O Brasil também foi pioneiro nesse tipo de resistência. A aprovação da obrigatoriedade das vacinas em 1904 foi seguida de motins, que mataram dezenas de pessoas, e de uma epidemia de varíola que, segundo Berman, vitimou nove mil pessoas só no Rio de Janeiro.
Ao longo do século XX houve vários momentos em que a resistência anti-vacina se intensificou. A gripe espanhola no final da I Guerra Mundial, que matou dezenas de milhões de pessoas, foi um deles, apesar de não ter chegado a produzir uma vacina. Outro teve lugar nos anos 1950, quando vacinas defeituosas levaram milhares de crianças americanas a contrair poliomielite, matando dez e deixando duzentas com sequelas de gravidade variável.

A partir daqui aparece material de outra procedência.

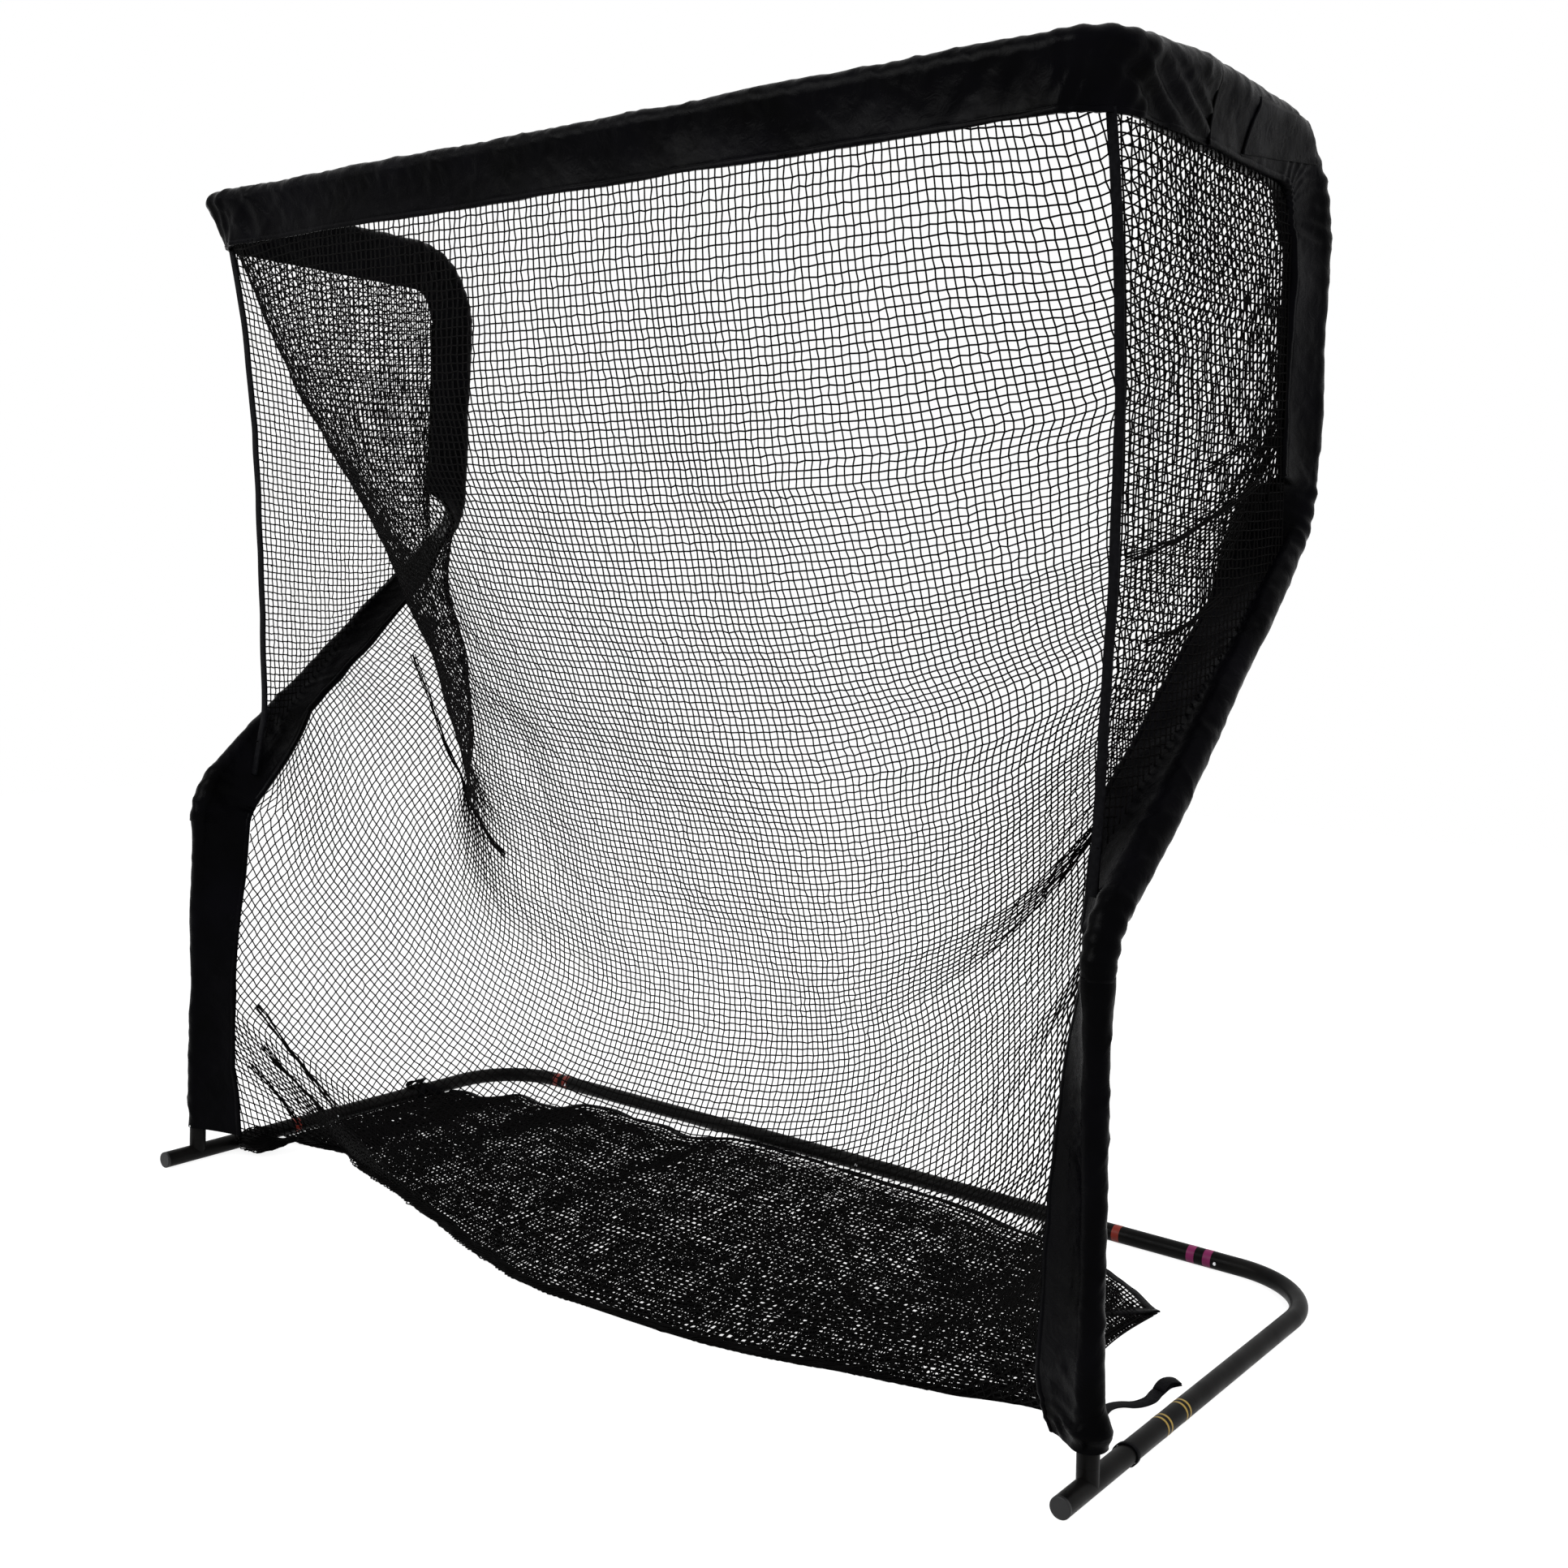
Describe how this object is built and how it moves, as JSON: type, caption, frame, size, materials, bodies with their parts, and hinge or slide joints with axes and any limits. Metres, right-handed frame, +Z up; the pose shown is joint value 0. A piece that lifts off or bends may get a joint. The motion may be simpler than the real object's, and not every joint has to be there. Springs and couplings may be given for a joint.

Este acidente contribuiu muito para diminuir a confiança nas vacinas contra essa doença que, em 1988, ainda atingia centenas de milhares de crianças, um número que seria reduzido para algumas dezenas nas décadas subsequentes. Já no presente século, houve recrudescimentos em países como o Paquistão e a Nigéria, em parte alimentados por rumores de que as vacinas são uma conspiração para esterilizar muçulmanos.
A desconfiança em relação às vacinas não é exclusiva dos países em desenvolvimento. Nos Estados Unidos, a revelação de que o governo tinha, entre 1932 e 1972, usado homens negros como cobaias involuntárias num estudo sobre os efeitos da sífilis a longo prazo - receberam meros placebos em lugar de tratamentos que já existiam, tendo 128 deles morrido - gerou uma desconfiança entre as vacinas nessa comunidade, que permanece até hoje.
Outro marco crucial na história dos movimentos anti-vacina ocorreu em 1998, quando um médico britânico, Andrew Wakefield, publicou na revista "The Lancet" um estudo em que afirmava que a vacina tripla contra o sarampo, a papeira e a rubéola estava associada ao autismo nas crianças.
A ligação jamais seria confirmada, tendo sido desmentida pelas provas científicas desde essa altura. No estudo havia falhas importantes e Wakefield tinha conflitos de interesse que o viriam a descredibilizar. Mas não antes de o seu ato ter provocado receios que continuam até hoje.
Embora a revista tenha retirado formalmente o estudo em 2004 e Wakefield tenha ficado oficialmente impedido de exercer a profissão a partir de 2010, tornando-se uma referência clássica de más práticas médicas, manteve a sua posição. Em 2016, realizou um documentário que quase chegou a ser apresentado no Tribeca Film Festival, patrocinado por Robert de Niro.
Face às reações que o anúncio do filme suscitou, De Niro acabou por mudar de ideias. Mas outras celebridades, desde artistas a políticos e até cientistas, foram dando o seu aval público a teorias da conspiração anti-vacina, nos Estados Unidos como noutros países.
O advento das redes sociais contribuiu muito para espalhar essas teorias, multiplicando o seu alcance muito para além daquilo a que podem aspirar as publicações científicas, ou mesmo boa parte da imprensa generalista - e criando as famosas 'bolhas' que têm o efeito duplo de submeter apenas a 'informação' que confirma os preconceitos e de impedir que essa informação fique sujeita ao escrutínio público.
O sucesso das vacinas, ao permitir o desaparecimento quase total de certas doenças, acabou por ajudá-las ao seu regresso, ao reforçar a impressão de que as vacinas já não eram necessárias. Na Europa, França - paradoxalmente, a pátria de Louis Pasteur, uma figura chave na história da vacinação, criador da primeira vacina contra a raiva - está na linha da frente dos países que mais desconfiam das vacinas. As 11 vacinas infantis obrigatórias por lei no país são às vezes citadas como um possível fator nessa resistência.
Em 2019, uma família de turistas franceses com um rapaz de cinco anos que não tinha sido vacinado contra o sarampo provocou um surto da doença na Costa Rica, um país de onde essa doença tinha sido erradicada anos antes. Soube-se, entretanto, que havia outros casos de sarampo na escola que o rapaz frequentava em França.